* TASK TO COMPLETE:
Find every line with the string "this" in it, count them, and reply with that count only.

* DATA BLOCK:
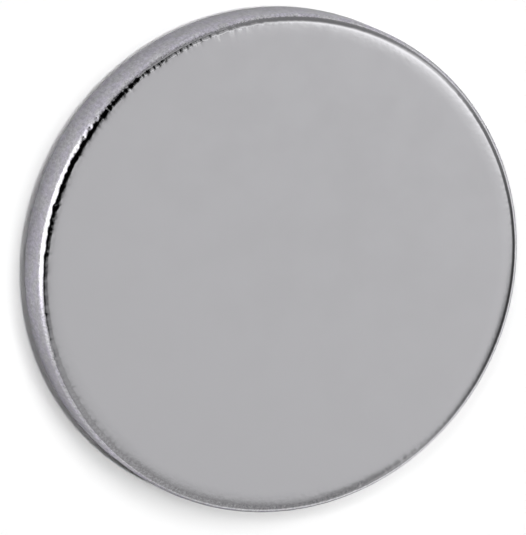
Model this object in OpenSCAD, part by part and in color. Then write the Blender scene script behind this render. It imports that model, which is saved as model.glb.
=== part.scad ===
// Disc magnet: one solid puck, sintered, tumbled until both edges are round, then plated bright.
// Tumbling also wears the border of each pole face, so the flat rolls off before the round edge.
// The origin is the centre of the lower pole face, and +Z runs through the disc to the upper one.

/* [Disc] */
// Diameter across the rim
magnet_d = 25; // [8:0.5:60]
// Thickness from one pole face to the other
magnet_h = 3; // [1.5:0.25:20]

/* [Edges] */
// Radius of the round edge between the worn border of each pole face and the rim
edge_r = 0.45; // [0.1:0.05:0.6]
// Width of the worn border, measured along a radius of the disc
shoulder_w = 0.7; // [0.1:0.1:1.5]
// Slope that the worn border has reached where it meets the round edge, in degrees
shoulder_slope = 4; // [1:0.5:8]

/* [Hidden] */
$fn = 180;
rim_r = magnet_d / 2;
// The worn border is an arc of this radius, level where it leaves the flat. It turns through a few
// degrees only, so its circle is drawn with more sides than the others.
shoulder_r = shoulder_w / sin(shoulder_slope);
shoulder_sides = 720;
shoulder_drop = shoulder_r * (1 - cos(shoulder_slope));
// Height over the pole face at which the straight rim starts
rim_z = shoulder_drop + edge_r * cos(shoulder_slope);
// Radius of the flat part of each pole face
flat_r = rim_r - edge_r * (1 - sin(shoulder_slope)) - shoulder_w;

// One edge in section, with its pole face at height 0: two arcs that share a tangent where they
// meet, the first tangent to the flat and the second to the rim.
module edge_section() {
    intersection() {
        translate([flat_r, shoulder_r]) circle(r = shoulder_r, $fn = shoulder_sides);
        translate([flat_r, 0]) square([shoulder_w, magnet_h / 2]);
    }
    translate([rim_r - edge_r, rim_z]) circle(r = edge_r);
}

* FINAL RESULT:
2